Had the foreign-born pupils not been wrongly sorted out and the rules had been followed correctly, Sweden's PISA result would have looked considerably worse, the review concluded.

“There seem to be grave method errors here that systematically improved the average”, Magnus Henrekson, a professor at the Research Institute of Industrial Economics, told Expressen. “This is extremely serious, especially as the PISA results have in practice been used as a measure both of how Swedish schools stand in comparison with other countries and how it develops over time”, Henrekson said.

The latest PISA survey from December 2019 was hailed as a huge success for Swedish schools, as Swedish students performed better than the OECD average in mathematics, science, and reading comprehension.

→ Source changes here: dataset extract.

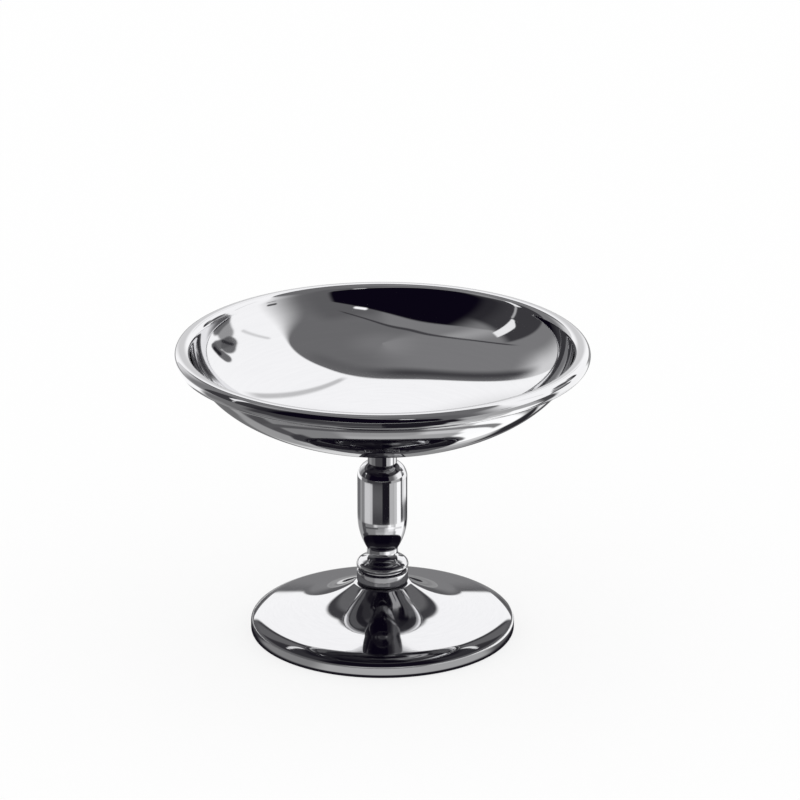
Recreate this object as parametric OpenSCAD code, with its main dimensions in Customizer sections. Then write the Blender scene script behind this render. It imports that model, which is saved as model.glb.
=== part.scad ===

Education Minister Anna Ekström called it a “message of strength” that the improvement was attained despite a large number of new arrivals.

Previously, the National Agency for Education voiced suspicions that Sweden had excluded too many foreign-born pupils from participating in PISA. In December 2019, a few days after the PISA result was presented, the authority pointed out that there were too few foreign-born students in the sample.

In the recent result of the Programme for International Student Assessment (PISA), which tests 15-year-olds' scholastic success in reading, mathematics, and science in 79 countries around the globe, Sweden upped its performance from “well below average” to “above average”.

Between PISA 2009 and 2018, the proportion of students with a foreign background increased from 12 to 20 percent, and the OECD itself estimated that Sweden's improvement would have been even greater if the schools' demographics had not changed, the newspaper Dagens Samhälle reported.